REQUEST: Extract the lines that carry the string "scene" from the listing.

DATA EXCERPT:
----

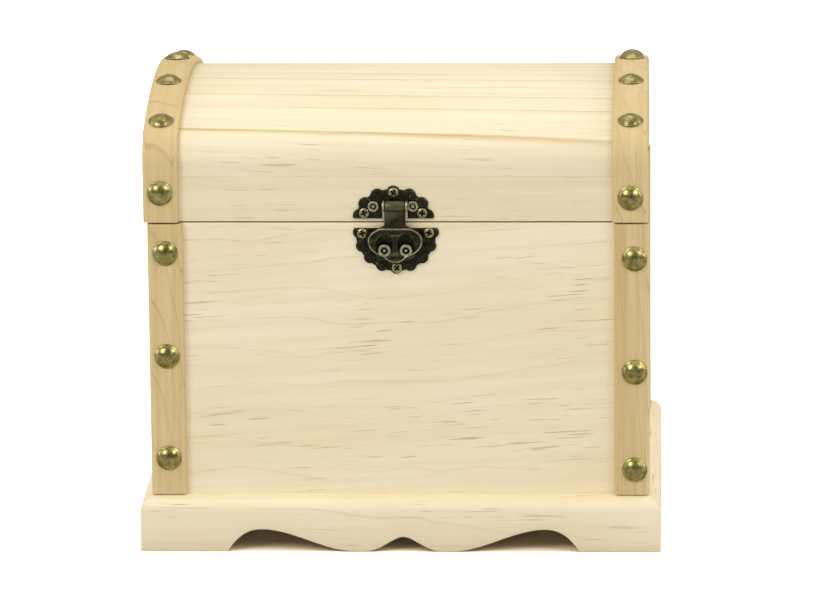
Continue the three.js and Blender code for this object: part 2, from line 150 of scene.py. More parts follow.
def new_object(name, bm, ease=0.0, sharp=35):
    """A smoothly shaded object in metres, its sharp edges rounded by `ease`."""
    bmesh.ops.recalc_face_normals(bm, faces=bm.faces)
    bmesh.ops.transform(bm, matrix=Matrix.Scale(MM, 4), verts=bm.verts)
    mesh = bpy.data.meshes.new(name)
    bm.to_mesh(mesh)
    bm.free()
    mesh.shade_smooth()
    mesh.set_sharp_from_angle(angle=math.radians(sharp))
    obj = bpy.data.objects.new(name, mesh)
    bpy.context.scene.collection.objects.link(obj)
    if ease:
        bevel = obj.modifiers.new("eased_edges", "BEVEL")
        bevel.width = ease * MM
        bevel.segments = 3
        bevel.limit_method = "ANGLE"
        bevel.angle_limit = math.radians(sharp)
        bevel.harden_normals = True
    return obj


def set_grain(bm, places):
    """Keeps each vertex's place in the log it was sawn from: along the trunk, then two ways across it."""
    layer = bm.verts.layers.float_vector.new("grain")
    for vert, place in zip(bm.verts, places):
        vert[layer] = Vector(place) * MM


def grain_by_axes(bm, axes, log, climb=0.0):
    """Grain straight from position: axes such as "xzy" name what runs along and across the log."""
    order = ["xyz".index(axis) for axis in axes]
    places = [[vert.co[order[i]] + log[i] for i in range(3)] for vert in bm.verts]
    set_grain(bm, [(along, across - climb * (along - log[0]), deep) for along, across, deep in places])


def block(low, high, axes, log, climb=0.0):
    """A squared board between two corners."""
    bm = bmesh.new()
    size = Vector(high) - Vector(low)
    middle = (Vector(high) + Vector(low)) / 2
    bmesh.ops.create_cube(bm, size=1.0, matrix=Matrix.Translation(middle) @ Matrix.Diagonal((*size, 1.0)))
    grain_by_axes(bm, axes, log, climb)
    return bm


def lofted(rings, closed_way=False):
    """A skin through closed rings of points, capped at both ends unless the way itself closes."""
    bm = bmesh.new()
    made = [[bm.verts.new(point) for point in ring] for ring in rings]
    count = len(rings[0])
    pairs = list(zip(made, made[1:]))
    if closed_way:
        pairs.append((made[-1], made[0]))
    else:
        bm.faces.new(made[0])
        bm.faces.new(made[-1])
    for a, b in pairs:
        for i in range(count):
            j = (i + 1) % count
            bm.faces.new((a[i], a[j], b[j], b[i]))
    return bm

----

REPLY TO THE EXERCISE:
Continue the three.js and Blender code for this object: part 2, from line 150 of scene.py. More parts follow.
    bpy.context.scene.collection.objects.link(obj)